If there’s a superhero Refn most resembles, it’s the Flash. The condensed seven-week shooting schedule necessitated a breakneck pace, though he appreciates the challenge in hindsight. “I like to be insecure, artistically. I need obstacles… Sometimes we would spend four hours talking about a scene and only have an hour to shoot it, but when we shot it, we knew exactly what would work.

“It’s all about the acting. Especially when you don’t have the budget to do CGI action. You have to make it into your strength that you don’t have those abilities. Rather than become handicapped and try to emulate it in a cheap way, you actually reverse it and say, ‘What do I have that they don’t have?'”
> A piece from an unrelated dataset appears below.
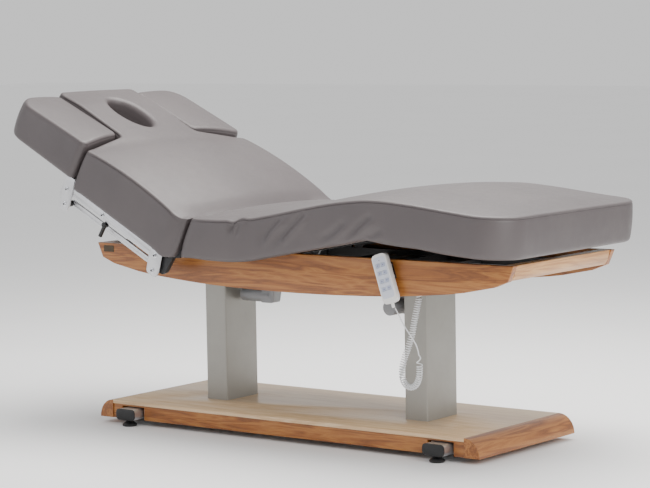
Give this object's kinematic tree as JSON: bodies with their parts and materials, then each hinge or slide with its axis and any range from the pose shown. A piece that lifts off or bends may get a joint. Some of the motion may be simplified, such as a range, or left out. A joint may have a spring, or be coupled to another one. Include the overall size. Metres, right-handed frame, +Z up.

Ryan Gosling, for starters. It’s a partnership that paid off at Cannes last May. Drive reportedly received a 10-minute standing ovation after its debut screening, and earned a nomination for the Palme d’Or. Refn won Best Director. Maybe all that attention has made him cocky; “I’m not the greatest filmmaker in the world,” he shrugs. “But the kind of films I make, I’m the best at.”

Who can blame him? With Drive, Nicolas Winding Refn inches closer to the nirvana between art and entertainment that defines the masterworks of Hitchcock and Kubrick. Drive could be the rare film that unites critics and audiences, but aside from reimbursing his financiers, Refn is more concerned with artistic bankruptcy than financial. “I made the film I wanted to make. One hundred percent. You can point the finger at me, and I’ll happily say that’s how I did it,” he muses. “If I had to do it over again, I wouldn’t change anything.”

And this from a man who can’t even legally drive himself to the grocery store. “I don’t know anything about cars,” Refn admits. “And there’s no point in trying to do research, because I would just fall asleep.” – Colin

Drive opens in North America Friday, September 16.